Back in Washington in the early 50's, I was now old enough to get into jazz clubs at night, and for me this sometimes meant all night. I often went to concerts at the Howard Theatre that began at midnight and ended when they happened to end, and I heard, among many others, Lee Konitz, Buddy de Franco, Stan Getz, Zoot Sims, Miles Davis, Lester Young.

And so it has continued: the late fifties in San Francisco, the sixties in London and in Stockholm. I discovered a number of great musicians by happening to be walking along the right street and of suddenly hearing a voice that I recognized coming from a tenor sax or a trumpet. The first and most astonishing instance occurred in that dullest of respectable towns, Palo Alto, California. Walking along the street, I half-heard the sound of a dance band coming from an upper floor above street-level shops and suddenly realized that the tenor saxophonist whose sound and style I recognized could not possibly be the person whom I knew I was hearing. I payed the price, went in, and discovered a second-rate small group that was producing music a good bit better than second-rate because of the presence of the legendary Brew Moore, whom I then remembered, was living in those days, in San Francisco. And there he was, blond crew cut, blue eyes, looking impossibly young, holding his horn angled away from his body like Lester Young, and playing with a passion that had nothing to do with the sterility of Palo Alto or with this casual dance gig.

I spent a few weeks in London in the sixties. In those days, London was filled with music, but there was not much Jazz. Nevertheless, I recall a marvelous evening in Ronnie Scott's listening to and for a time speaking with England's greatest jazz musician and one of the world's finest tenor saxophonists, the late Tubby Hayes.

I was in Stockholm in the mid-sixties during a period of intense musical activity. I heard most of the major Jazz players during the time I was there, since I lived only four or five city blocks from Gyllene Cyrkeln (The Golden Circle). I found Art Farmer and on another occasion Dexter Gordon, simply as a result of recognizing their instrumental voices while walking along Sveav„gen and quite literally following my ears. In both cases, I found, as I had earlier in Palo Alto, a merely competent rhythm section brought to life by the presence of a genius. Once, while I was listening to Sonny Stitt at Gyllene Cirkeln, the man himself walked off the stand at the end of a set, came directly to my table, sat down in front of me, and demanded, "What do you play?" He seemed both disappointed and disapproving when I said that I no longer played at all in any systematic way. He then said, "Well, man, you sure know how to listen." he then said, "How could you give it up?" And I replied that, given the difference between his talent and mine, it was much easier for me than it would have been for him. We talked for awhile and I think that he eventually forgave me.

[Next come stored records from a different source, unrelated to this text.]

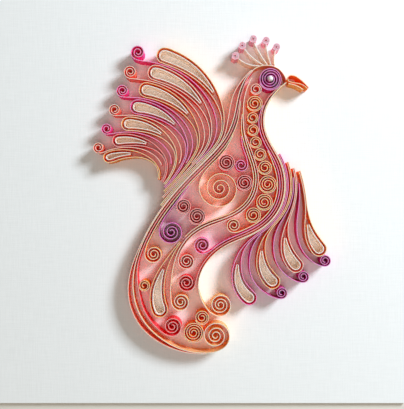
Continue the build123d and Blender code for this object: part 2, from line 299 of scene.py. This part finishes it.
# %% Linen board
ALONG_THREAD, ACROSS_THREAD, INTO_BOARD = 90, 1500, 300  # how fine the noise is, per metre
LINEN_RELIEF = {"Strength": 0.2, "Distance": 0.0002}
LINEN_SHADE = {"From Min": 0.7, "From Max": 1.3, "To Min": 0.97, "To Max": 1.02}
PRIMER_WHITE = (0.93, 0.95, 0.97, 1)

linen, linen_shader = new_material("linen_board")
tree = linen.node_tree
spot = add(tree, "ShaderNodeTexCoord")
threads = []
for fineness in ((ALONG_THREAD, ACROSS_THREAD, INTO_BOARD), (ACROSS_THREAD, ALONG_THREAD, INTO_BOARD)):
    drawn_out = add(tree, "ShaderNodeMapping", {"Scale": fineness})
    tree.links.new(spot.outputs["Object"], drawn_out.inputs["Vector"])
    thread = add(tree, "ShaderNodeTexNoise", {"Scale": 1.0, "Detail": 2, "Roughness": 0.4})
    tree.links.new(drawn_out.outputs["Vector"], thread.inputs["Vector"])
    threads.append(thread.outputs["Fac"])
weave = add(tree, "ShaderNodeMath", operation="ADD")
tree.links.new(threads[0], weave.inputs[0])
tree.links.new(threads[1], weave.inputs[1])
relief = add(tree, "ShaderNodeBump", LINEN_RELIEF)
tree.links.new(weave.outputs[0], relief.inputs["Height"])
tree.links.new(relief.outputs["Normal"], linen_shader.inputs["Normal"])
ridge = add(tree, "ShaderNodeMapRange", LINEN_SHADE)
tree.links.new(weave.outputs[0], ridge.inputs["Value"])
primer = mixed(tree, 1.0, PRIMER_WHITE, ridge.outputs[0], "MULTIPLY")
tree.links.new(primer, linen_shader.inputs["Base Color"])
linen_shader.inputs["Roughness"].default_value = 0.85
print("linen", len(tree.nodes), "nodes")

# %% [markdown]
# The eye is half a pearl: a warm white and a cool white in soft clouds, under a clear coat.

# %% Pearl bead
PEARL_WARM = (0.95, 0.90, 0.88, 1)
PEARL_COOL = (0.88, 0.90, 0.94, 1)

pearl, pearl_shader = new_material("pearl")
tree = pearl.node_tree
spot = add(tree, "ShaderNodeTexCoord")
cloud = add(tree, "ShaderNodeTexNoise", {"Scale": 500, "Detail": 2})
tree.links.new(spot.outputs["Object"], cloud.inputs["Vector"])
lustre = mixed(tree, cloud.outputs["Fac"], PEARL_WARM, PEARL_COOL)
tree.links.new(lustre, pearl_shader.inputs["Base Color"])
pearl_shader.inputs["Roughness"].default_value = 0.22
pearl_shader.inputs["Coat Weight"].default_value = 0.6
print("pearl", len(tree.nodes), "nodes")

# %% [markdown]
# The pieces come from the CAD model with their shapes finished, so each only gets its material. A
# strip's name ends in the name of its paper, which lets one loop dress them all.

# %% Dress the CAD pieces
for name, node in nodes.items():
    if name == "backing_board":
        finish = linen
    elif name == "eye_bead":
        finish = pearl
    else:
        paper_name = name.rsplit("_", 1)[1]
        finish = paper_stock[paper_name]
    node.data.materials.clear()
    node.data.materials.append(finish)
print("dressed", len(nodes), "pieces")
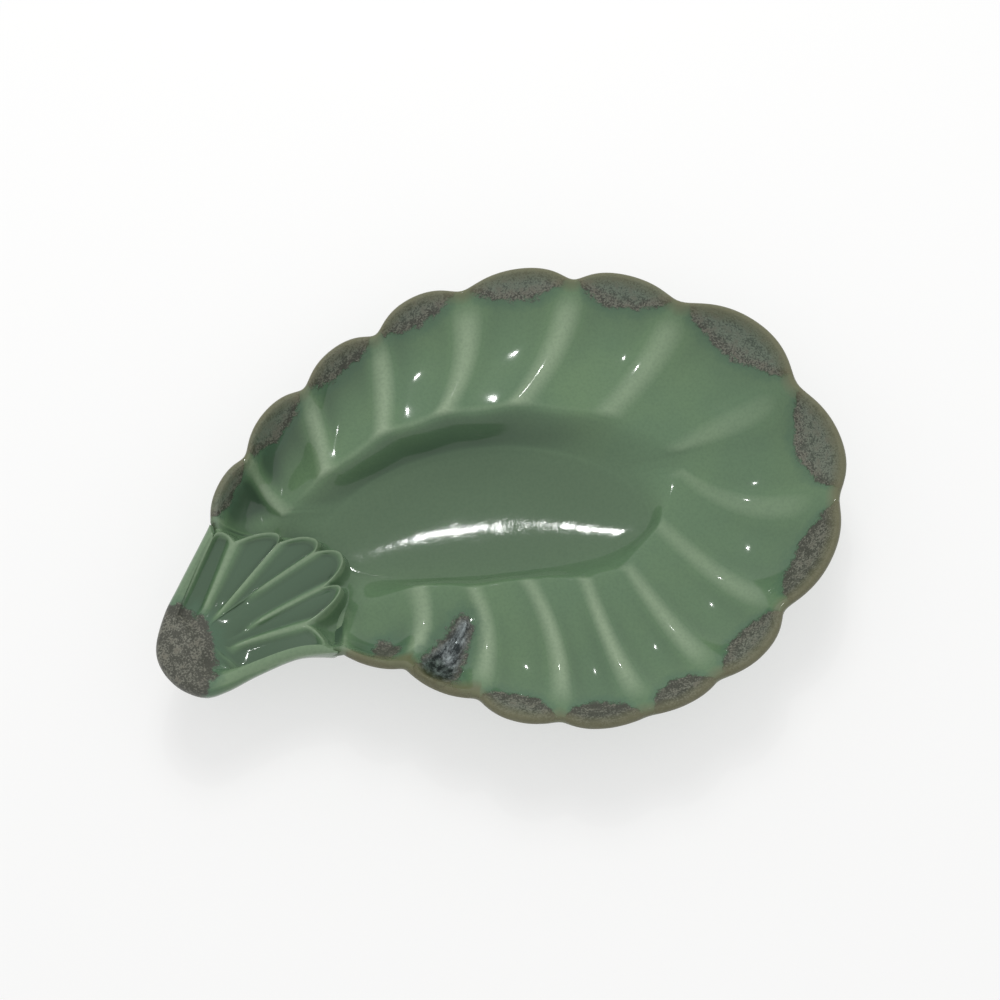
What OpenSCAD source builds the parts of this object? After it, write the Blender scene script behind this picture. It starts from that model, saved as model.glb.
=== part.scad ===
// Leaf shaped glazed serving plate: a scalloped leaf with fluted sides round a deep oval
// well, a stem grip with a fan of petals, and an oval foot ring underneath.
// X runs along the leaf, from the grip to the far edge, and Z is up from the table.

/* [Plate] */
// Length over the rim and the grip
plate_l = 260; // [200:1:340]
// Width over the rim
plate_w = 182; // [140:1:240]
// Height of the rim above the table
rim_h = 36; // [32:0.5:46]
// How much lower the rim is between two lobes
notch_drop = 2; // [0:0.25:4]
// Thickness of the clay wall
wall_t = 4.8; // [3.5:0.1:6.5]
// Thickness of the floor
floor_t = 5; // [4:0.25:8]

/* [Flutes] */
// Height of the crest where the flutes meet the well
crest_h = 25; // [21:0.5:28]
// How far a ridge's inner end stands above the crest
ridge_rise = 1.1; // [0.5:0.1:2.5]
// How far the floor of a flute dips below its straight run
flute_dip = 2.2; // [0.5:0.1:3]
// How far the crest bows in towards the well at each flute
crest_bow = 1.25; // [0.5:0.25:4]

/* [Well] */
// Length of the well's floor
well_l = 122; // [100:1:140]
// Width of the well's floor
well_w = 50; // [36:1:60]
// Rise of the floor from its middle to its edge
well_rise = 4.5; // [1:0.25:6]

/* [Grip] */
// Height of the grip's bead above the table
grip_h = 35; // [31:0.5:42]
// Thickness of the grip at its tip
grip_t = 9; // [7:0.25:12]
// Width of the bead round the grip
bead_w = 6; // [4:0.25:9]
// Depth of the petals' grooves
petal_d = 2.1; // [0.5:0.1:2.8]
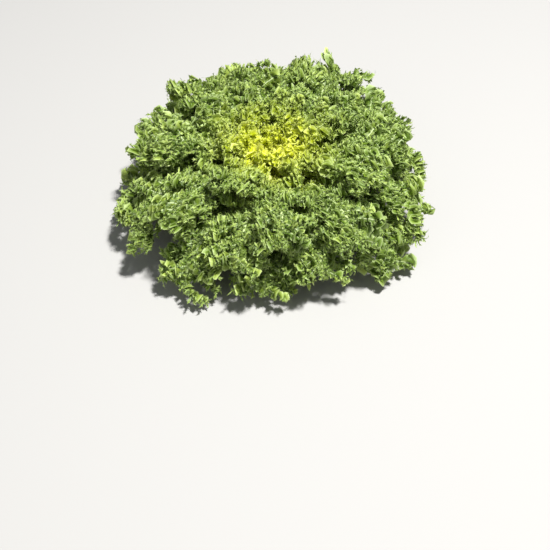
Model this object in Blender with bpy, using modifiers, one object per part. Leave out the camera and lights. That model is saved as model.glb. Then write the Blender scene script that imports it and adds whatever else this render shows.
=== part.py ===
# Curly endive head, cut at the stump and standing on its cut face.
# Units are metres and degrees, +Z is up, and the origin is the middle of the cut face.
# The leaves stand round the stump in a golden-angle spiral, outermost first. Each one lies on its own
# bowl-shaped shell. The shells nest, because a leaf further in leaves the stump more steeply and bends
# over less, so the frilled leaves fill the head without crossing.
# A leaf's depth in the head is 0 for the outermost and 1 for the innermost.

import math
import random

import bmesh
import bpy

# Whole head
OUTER_COUNT = 16
MIDDLE_COUNT = 15
HEART_COUNT = 15
LEAF_COUNT = OUTER_COUNT + MIDDLE_COUNT + HEART_COUNT
GOLDEN_ANGLE = 137.508
FIRST_AZIMUTH = 266.5
AZIMUTH_JITTER = 3.0
SEED = 24760

# Stump: cut face, widest ring and tip, and the stretch of it that the leaves grow from
CUT_FACE_RADIUS = 0.0165
SHOULDER_RADIUS = 0.0190
SHOULDER_HEIGHT = 0.0080
TIP_RADIUS = 0.0040
STUMP_HEIGHT = 0.0440
STUMP_CROWN = 0.0012
STUMP_SIDES = 32
ROOTS_START = 0.0090
ROOTS_END = 0.0420
ROOT_GAP = 0.0022

# Ribs: the lean where a leaf leaves the stump, its length, and how it bends over along its length
OUTER_LEAN = 49.0
HEART_LEAN = 92.0
LEAN_POWER = 1.10
OUTER_LENGTH = 0.211
MIDDLE_LENGTH = 0.203
MIDDLE_DEPTH = 0.5
HEART_LENGTH = 0.041
LENGTH_POWER = 0.68
LENGTH_JITTER = 0.075
OUTER_BEND = 118.0
HEART_BEND = 88.0
BEND_LENGTH = 0.200
BEND_POWER = 1.5
PATH_STEPS = 80
OUTER_RIB_WIDTH = 0.0095
HEART_RIB_WIDTH = 0.0040
RIB_TIP_WIDTH = 0.0030
RIB_TAPER = 0.6
OUTER_RIB_THICKNESS = 0.0024
HEART_RIB_THICKNESS = 0.0013
BLADE_THICKNESS = 0.0009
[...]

My most memorable experience during those days was that of hearing the famous two-week-long Ornette Coleman engagement at Gyllene Cirkeln in the autumn of 1965. Immediately before the beginning of the Golden Circle engagement, Ornette played at the Stockholm Jazz Festival, held in Isstadion (another ice rink), and I was there. The music seemed formless to me. Fortunately, a rebroadcast of the festival performance was played on Swedish Radio and I taped it. I listened to the tape a number of times and eventually understood and felt the logic of the form (even Free Jazz has form). It was lucky that, having done my homework, I was then treated to two weeks of a new music. Live!

One of the curious psychological effects of listening to Jazz over a number of years is that the music finally stays in one's mind like a kind of terminate-and-stay-resident program on a computer, ghostlike in the background. Since the music is an improvised art, the mind very quickly leaves behind the actual recorded performances, and only the changes are left, playing their own endless and original variations. The familiar experience of a song getting lodged in one's mind and refusing to leave becomes the experience of chord changes, modal patterns, and other formal bases for improvisation becoming lodged in one's mind and generating realizations of the formal patterns. This spontaneous, effortless, and often unwilled mental activity produces its own music, or more accurately a music of one's own. A gift of music, whether you like it or not.

Once, walking down the main street of Lule†, a small Swedish town near the Arctic Circle, I noticed that an endless and effortless series of spontaneous choruses was flowing through my mind. The changes were familiar, but I couldn't identify them. I wondered where they had come from, only to discover, when I retraced my steps, a Savoy Cafe, previously unnoticed. Stomping at the Savoy! Thus, music impacted on my life, even when it wasn't there.